* **GOAL**
Copy out the data below verbatim.

▼

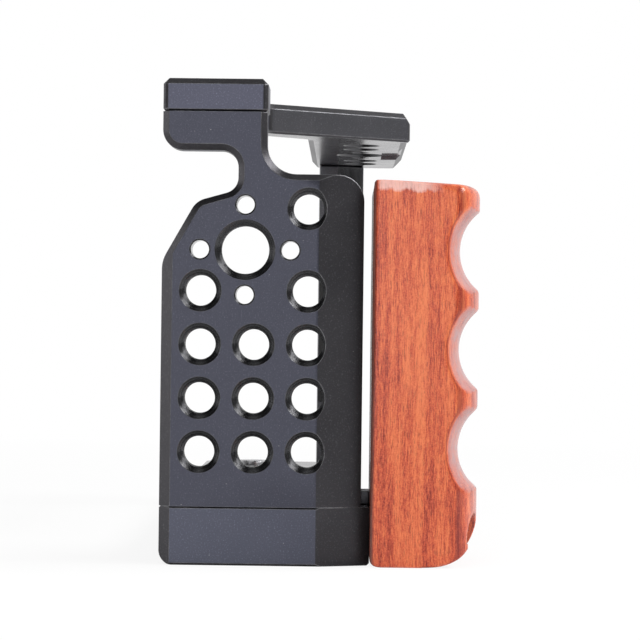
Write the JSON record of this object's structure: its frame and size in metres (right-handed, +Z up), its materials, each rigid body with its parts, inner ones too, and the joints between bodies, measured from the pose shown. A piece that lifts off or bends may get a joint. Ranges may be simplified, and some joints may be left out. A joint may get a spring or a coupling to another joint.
{
  "type": "camera cage",
  "caption": "Camera cage for a flat-bodied camera: pierced right side plate, Z-shaped top plate, left post, base with a captive camera screw, and a wooden finger grip.",
  "frame": {"origin": "middle of the bounding box, on the underside of the base", "axes": "+X to the camera operator's right, out of the pierced side plate; +Y forward, the way the lens points; +Z up"},
  "size_m": [0.144, 0.054, 0.082],
  "materials": {
    "side_plate": "bead-blasted dark blue-grey anodised",
    "top_plate": "bead-blasted dark blue-grey anodised",
    "left_post": "bead-blasted dark anodised",
    "base_plate": "bead-blasted dark blue-grey anodised",
    "grip": "lacquered red-brown hardwood",
    "bolts": "black oxide",
    "bright_steel": "bright",
    "screws": "black oxide",
    "washer": "black nylon",
    "stop_block": "dark anodised",
    "pads": "matte black"
  },
  "bodies": {
    "cage": {"side_plate": "side_plate", "top_plate": "top_plate", "left_post": "left_post", "base_plate": "base_plate", "wood_grip": "grip", "grip_bolts": "bolts", "grip_washers": "bright_steel", "top_screws_right": "screws", "top_screw_left": "screws", "base_screws_right": "screws", "base_screw_left": "screws", "side_dowel": "bright_steel", "post_dowels": "bright_steel", "stop_block": "stop_block", "stop_screw": "screws", "base_pads": "pads", "roof_pad": "pads", "post_pad": "pads"},
    "screw_carrier": {"screw_washer": "washer"},
    "screw": {"camera_screw": "bright_steel"},
    "ring": {"d_ring": "bright_steel"}
  },
  "joints": [
    {"name": "camera_screw_lift", "type": "slide", "parent": "cage", "child": "screw_carrier", "axis": [0, 0, 1], "range_m": [0, 0.0015]},
    {"name": "camera_screw_turn", "type": "hinge", "parent": "screw_carrier", "child": "screw", "pos_m": [0.002, -0.0139, 0.0029], "axis": [0, 0, 1], "continuous": true},
    {"name": "ring_fold", "type": "hinge", "parent": "screw", "child": "ring", "pos_m": [0.002, -0.0139, 0.0029], "axis": [-1, 0, 0], "range_deg": [0, 95]}
  ]
}
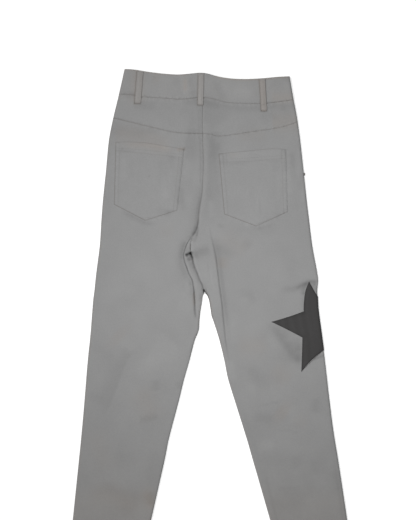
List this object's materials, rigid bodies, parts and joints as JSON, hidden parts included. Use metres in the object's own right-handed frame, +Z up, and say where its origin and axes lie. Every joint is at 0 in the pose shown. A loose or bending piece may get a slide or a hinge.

▲

* **RESULT FOR THIS EXERCISE**
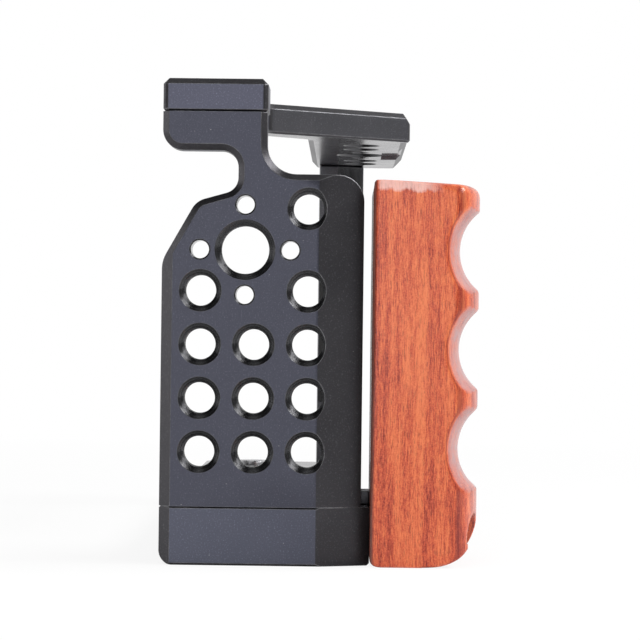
Write the JSON record of this object's structure: its frame and size in metres (right-handed, +Z up), its materials, each rigid body with its parts, inner ones too, and the joints between bodies, measured from the pose shown. A piece that lifts off or bends may get a joint. Ranges may be simplified, and some joints may be left out. A joint may get a spring or a coupling to another joint.
{
  "type": "camera cage",
  "caption": "Camera cage for a flat-bodied camera: pierced right side plate, Z-shaped top plate, left post, base with a captive camera screw, and a wooden finger grip.",
  "frame": {"origin": "middle of the bounding box, on the underside of the base", "axes": "+X to the camera operator's right, out of the pierced side plate; +Y forward, the way the lens points; +Z up"},
  "size_m": [0.144, 0.054, 0.082],
  "materials": {
    "side_plate": "bead-blasted dark blue-grey anodised",
    "top_plate": "bead-blasted dark blue-grey anodised",
    "left_post": "bead-blasted dark anodised",
    "base_plate": "bead-blasted dark blue-grey anodised",
    "grip": "lacquered red-brown hardwood",
    "bolts": "black oxide",
    "bright_steel": "bright",
    "screws": "black oxide",
    "washer": "black nylon",
    "stop_block": "dark anodised",
    "pads": "matte black"
  },
  "bodies": {
    "cage": {"side_plate": "side_plate", "top_plate": "top_plate", "left_post": "left_post", "base_plate": "base_plate", "wood_grip": "grip", "grip_bolts": "bolts", "grip_washers": "bright_steel", "top_screws_right": "screws", "top_screw_left": "screws", "base_screws_right": "screws", "base_screw_left": "screws", "side_dowel": "bright_steel", "post_dowels": "bright_steel", "stop_block": "stop_block", "stop_screw": "screws", "base_pads": "pads", "roof_pad": "pads", "post_pad": "pads"},
    "screw_carrier": {"screw_washer": "washer"},
    "screw": {"camera_screw": "bright_steel"},
    "ring": {"d_ring": "bright_steel"}
  },
  "joints": [
    {"name": "camera_screw_lift", "type": "slide", "parent": "cage", "child": "screw_carrier", "axis": [0, 0, 1], "range_m": [0, 0.0015]},
    {"name": "camera_screw_turn", "type": "hinge", "parent": "screw_carrier", "child": "screw", "pos_m": [0.002, -0.0139, 0.0029], "axis": [0, 0, 1], "continuous": true},
    {"name": "ring_fold", "type": "hinge", "parent": "screw", "child": "ring", "pos_m": [0.002, -0.0139, 0.0029], "axis": [-1, 0, 0], "range_deg": [0, 95]}
  ]
}
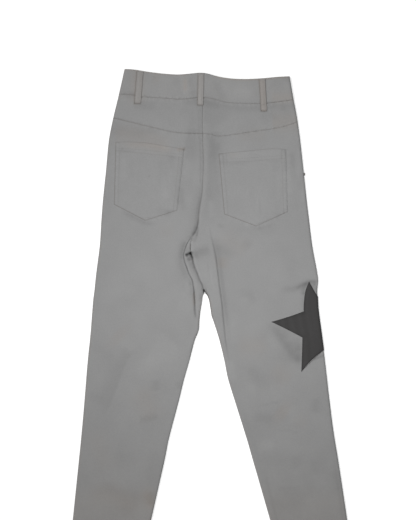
List this object's materials, rigid bodies, parts and joints as JSON, hidden parts included. Use metres in the object's own right-handed frame, +Z up, and say where its origin and axes lie. Every joint is at 0 in the pose shown. A loose or bending piece may get a slide or a hinge.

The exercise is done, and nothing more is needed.